Geller’s plan to help the Grecians was simple – He’d bury the crystals behind each goal and those charged rocks would energise City – Goals would surely result, the Grecians would win, and City would be safe.

Ah… Yep, nope, and by default.

Goals did result – Sadly for Exeter City, Uri failed to calibrate his crystals correctly and their opponents scored 5 of them to the Grecians 1. Which is a fair way from a win for City.

In spite of this, Exeter City were saved when other results went their way – They survived by a solitary point.

This narrow brush with disaster failed to deter either Uri or City from furthering their relationship – By 2002, the mystic spoonman had come on board as the club’s co-chair, a position he approached with gusto.

And Michael Jackson.

Yep, that Michael Jackson. The King of Pop.

The Grecians were cash-strapped and to help out, Geller hit on the idea of a variety show of sorts at City’s St James Park home, featuring Michael Jackson and others (Including illusionist/mentallist David Blaine). To his credit, Jackson only agreed to this on the proviso that half the proceeds went towards fighting AIDS.

Or Malaria.

Whatever the reasoning, the end product did defy the spirit of the original lease that Exeter City signed for St James Park, which had the wonderful clause that there be:

‘…no menageries, shows, circuses or steam roundabouts.’

Uri and Co. don’t appear to have had the steam roundabout so missed out on a full set. They also missed out on saving the Grecians, who slumped further into the financial mire and were relegated from the League at season’s end.

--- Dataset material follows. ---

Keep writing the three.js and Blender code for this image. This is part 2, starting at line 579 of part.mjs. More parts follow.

Fortunately Geller hasn’t just limited his talents to Exeter City. In 1996 he’d also provided a boost for the England men’s national team in their EURO ’96 match-up against arch-rivals Scotland.

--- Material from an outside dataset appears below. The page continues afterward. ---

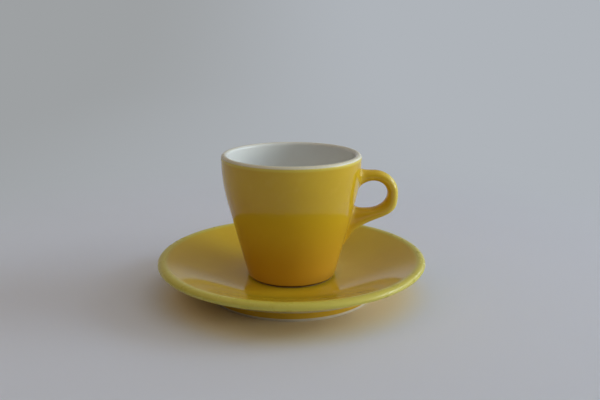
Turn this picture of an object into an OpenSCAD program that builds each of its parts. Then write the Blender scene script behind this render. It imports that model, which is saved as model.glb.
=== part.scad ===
// Espresso cup on its saucer: glazed porcelain, in millimetres.
// The origin is the centre of the saucer's foot, at the table, with +Z up.
// The handle points along +X.

/* [Cup] */
// Height of the cup from its foot to the top of its rim
cup_h = 59.7; // [52:0.1:68]
// Outside diameter at the rim
rim_d = 66.2; // [60:0.2:72]
// Outside diameter at the foot of the wall
foot_d = 42.2; // [36:0.1:46]
// Lean of the straight wall, as a share of the lean of a line from foot to rim
lean_share = 1.28; // [1.1:0.01:1.35]
// Height above the foot at which the straight wall starts to turn upright
bend_h = 35; // [30:1:40]
// Thickness of the lip
lip_t = 3.1; // [2.4:0.1:4]
// Thickness of the straight wall
wall_t = 3.9; // [3.2:0.1:4.8]
// Thickness of the cup's floor
cup_floor_t = 4.2; // [3.2:0.1:6]
// Height over which the inside turns from wall to floor
bowl_h = 12; // [8:0.5:16]

/* [Cup foot] */
// Width of the ring that the cup stands on
cup_ring_w = 2.6; // [1.8:0.1:4]
// How far the ring stands in from the foot of the wall
cup_ring_inset = 0.6; // [0.5:0.1:1.4]
// Height of the bare, unglazed edge of the ring
cup_bare_h = 0.7; // [0.5:0.1:1.2]
// Height of the hollow under the cup's floor
cup_recess_h = 1.8; // [1.4:0.1:2.6]

/* [Handle] */
// Depth of the handle's top below the rim
handle_drop = 8; // [6:0.5:11]
// How far the handle stands out from the rim
handle_reach = 17.8; // [16:0.1:22]
// Thickness of the handle's loop, seen from the side
handle_t = 5.1; // [4:0.1:6]
// Width of the handle's loop
handle_w = 7.6; // [6:0.1:9]
// Height of the finger hole
hole_h = 13.5; // [12:0.5:16]
// Height above the foot at which the tail runs out into the wall
tail_h = 13.5; // [10:0.5:16]
// Extra half width where the handle spreads onto the wall
root_spread = 1.3; // [0.6:0.1:2]
// Distance from the wall over which the handle spreads
root_reach = 4; // [2.5:0.1:6]

/* [Saucer] */
// Outside diameter of the saucer
saucer_d = 129; // [120:1:140]
// Height of the saucer from the table to the top of its lip
saucer_h = 18.2; // [16:0.2:22]
// Height of the flat that the cup stands on
well_h = 8.2; // [7.4:0.1:9.4]
// Diameter of that flat
well_d = 48; // [46:1:54]
// Thickness of the saucer's lip
saucer_lip_t = 3.6; // [2.8:0.1:4.4]
// Width of the lip's rounded top
saucer_lip_w = 4; // [3.4:0.1:6]
// Slope of the dish where it meets the lip, in degrees
dish_slope = 20; // [14:1:24]
// Thickness of the saucer's floor
saucer_floor_t = 4.2; // [3.4:0.1:5]

/* [Saucer foot] */
// Outside diameter of the foot ring
saucer_ring_d = 81; // [72:1:86]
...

Uri claimed that during that outing he’d hovered above the stadium and mentally willed the ball to move slightly to 1 side as Gary McAllister attempted a spot-kick, thus causing the Scot to miss what would have been an equaliser. Scotland went on to lose 2-0 and were eliminated from the group stages of the tournament on goal difference.

The average bloke or blokess will probably think that boast a bit unbelievable and not just because I forgot to clarify that Uri was hovering in a helicopter.

Uri hasn’t claimed the power of self-propelled flight.

For mine – If Uri had been responsible for the ball moving, it would have been cheating – Psycho-kinetics aren’t specifically outlawed by FIFA but outside interference generally is.

The good news out of all of this, apart from if you’re an England fan who’s happy to win at all spoons, is that Uri is just as good for football when he’s not involved.

After the dismissal and subsequent conviction of a couple of administrators (Neither of whom were Uri Geller), Exeter City were bought out by their fans and run in the kind of sensible fashion that saw them clear the club’s debts and return to the Football League. It’s true, they’ve not reached any great heights – For the 2013/2014 season, the Grecians have done just about enough to remain ensconced in the League proper, a scant couple of points from disaster – But they’ve managed that without crystals or pop stars.

This then leaves me with a final thought: Uri Geller claimed to be able to bend spoons just by willing it so. Apparently we all have the power to do this. Maybe this is so, but if you believe that I have that ability then I’d invite you to consider something:

Those spoons I bent digging ice cream out of over-iced tubs? I wasn’t willing them to bend – I was willing them not too bend. I just wanted the ice cream and a bent spoon was not getting me that.

If Uri Geller claimed to be able to not make spoons bend, then I’d give him more credence. Until then I, and hopefully the likes of Exeter City too, will put my faith in good old fashioned hard work and maybe 1 of Alfred L. Cralle’s disher scoops.

Feel The Rhythm With Your Hands

  1. I only bend spoons when I try to avoid using the ice cream scoop and subsequently find the ice cream is the master of the spoon depending on its hardness. As far as English Football it appears my Norwich City Canaries are headed for relegation. I adopted Norwich last year for no other reason than I saw a picture of a snowman made up in Norwich colors, became intrigued, and watched them play a couple of home games. The whole relegation thing is fascinating to us in the US. I would like to see it adopted in our pro sports where if you didn’t make the playoffs you went to the minor leagues and other cities could come up for a “spot of tea” where they of course would immediately lose their shirts and go back where they came from. However, it would at least give those minor cities a moment in the sun…and it would shame owners and general managers into doing all they could to keep their franchises at the “Premier” level of their sport. We will be approaching ice cream weather shortly. I will advise you when and if I can straighten these bent spoons myself with my mind. It’s not that I don’t like the scoop…it’s just that sometimes I am in a hurry and can’t find it amongst the other kitchen devices…but that’s a story for another day…

    • Yeah, it doesn’t look good for Norwich. The scuttlebutt has them potentially resorting to legal action to stay in the EPL – Sunderland, who may stay up at the Canaries expense, fielded an ineligible player earlier this season and got away without the usual points deduction. I hope it doesn’t come to that.

      Relegation/promotion is an interesting tool. I don’t know how it would go in the US – It may not sit happily with the kind of draft systems you operate. The latter do a decent job of equalisation across outfits, although the NBA system for instance seems to encourage tanking.

      Anyway, be careful what you wish for – Liverpool haven’t been relegated in my lifetime but I’ve heard from others that the pain of the drop far outweighs the joy of winning it all. My sympathies therefore lie with the fans of any team facing the former fate – Somehow I figure that it is tougher on them than it is on the players or owners.

      Thanks for reading and commenting – May your ice cream always be frozen firm, but be soft to serve.